Hence, dividend-paying investments may do better in taxable accounts.

_Interest earnings: Interest-paying investments, such as bonds, would still be best in tax-deferred accounts. Interest will be taxed at income tax rates in either type of account, just as it is now. But the bill can be postponed in the tax-deferred account - ideally until the investor is in a lower tax bracket in retirement.

_Appeal of dividends: When it comes to stocks and stock funds, there's been lots of discussion about whether the tax changes would make dividend-payers so much more attractive that demand would cause their prices to soar.

That might have happened if the president had achieved his initial goal of eliminating the dividend tax entirely. But the more modest tax cut passed on Friday will certainly reduce this effect, which may already be accounted for in stock prices today. Also, the unexpected cut in capital gains tax rates makes nondividend-paying stocks more attractive as well.

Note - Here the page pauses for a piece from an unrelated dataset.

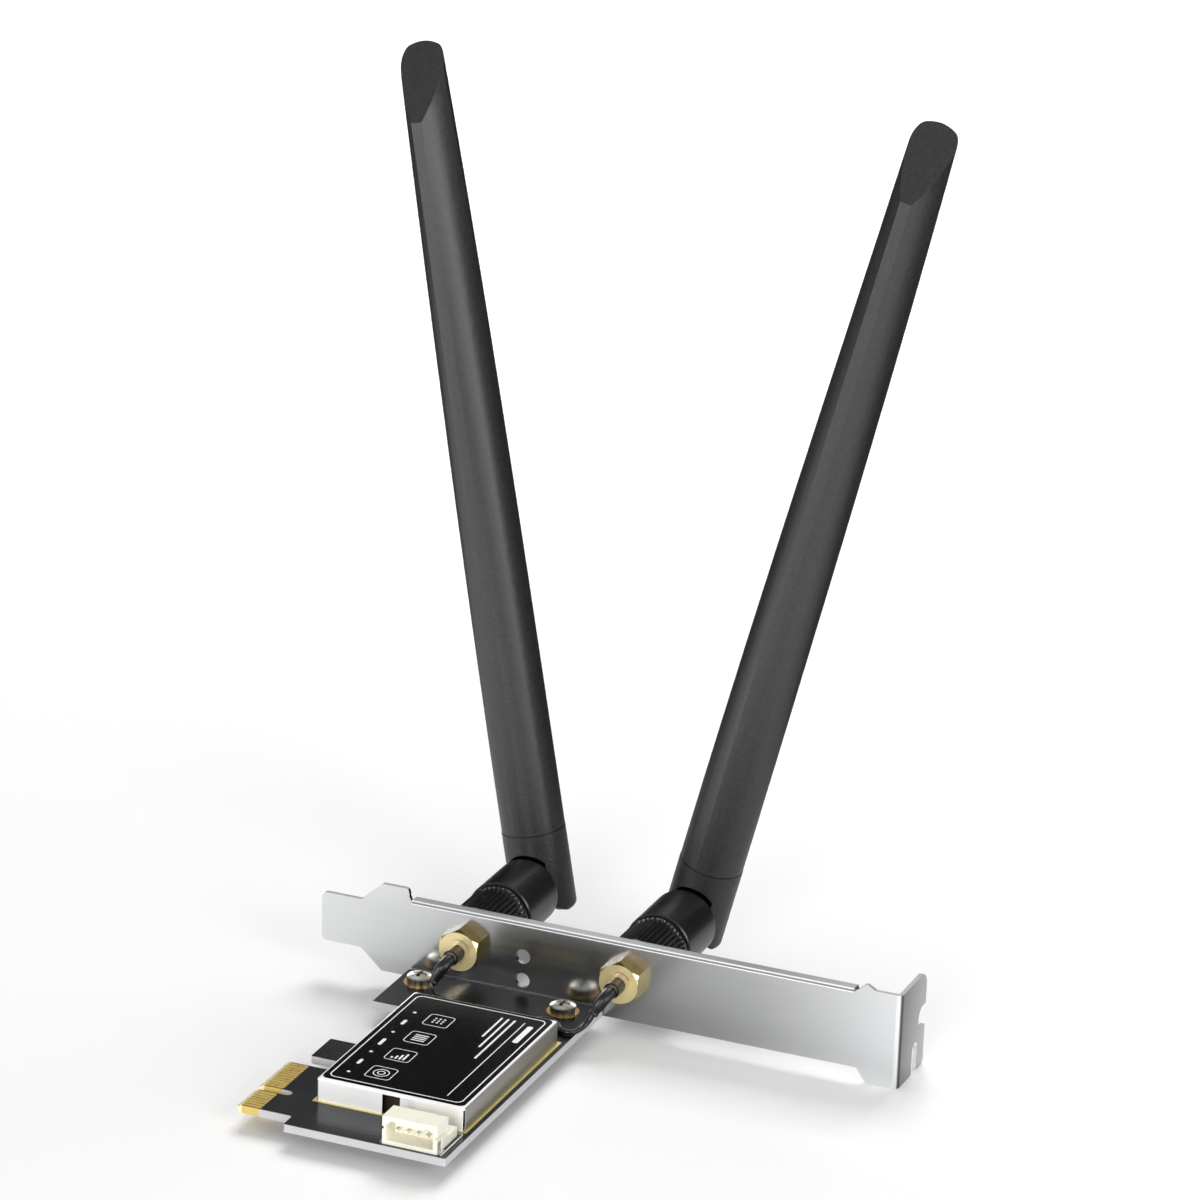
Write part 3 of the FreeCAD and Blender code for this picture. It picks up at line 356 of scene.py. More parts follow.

The fact is, the average stock in the Standard & Poor's 500 index pays a dividend of only 1.74 percent. Reducing the tax rate on that tiny dividend won't put much money in the typical investor's pocket, though certain stocks with big dividends may benefit more.

_Planning: The tax cuts don't make long-term planning any easier. The cuts in dividend and capital gains taxes, for instance, last for only five years. Then the old rates return - unless lawmakers first extend the cuts or make them permanent.

This is the same gimmickry used to make the 2001 tax-cut package look less expensive in the long run. Bush and his supporters hope all their cuts will become permanent, but who knows if they will? The prudent investor will assume they won't.

By summer, your take-home pay may grow a little as the new income tax rates take effect. Best plan to save that money.

The tax cuts will make the federal budget deficit larger, perhaps forcing Washington to cut spending in the future. What you make in tax savings today may be lost in Social Security benefits tomorrow.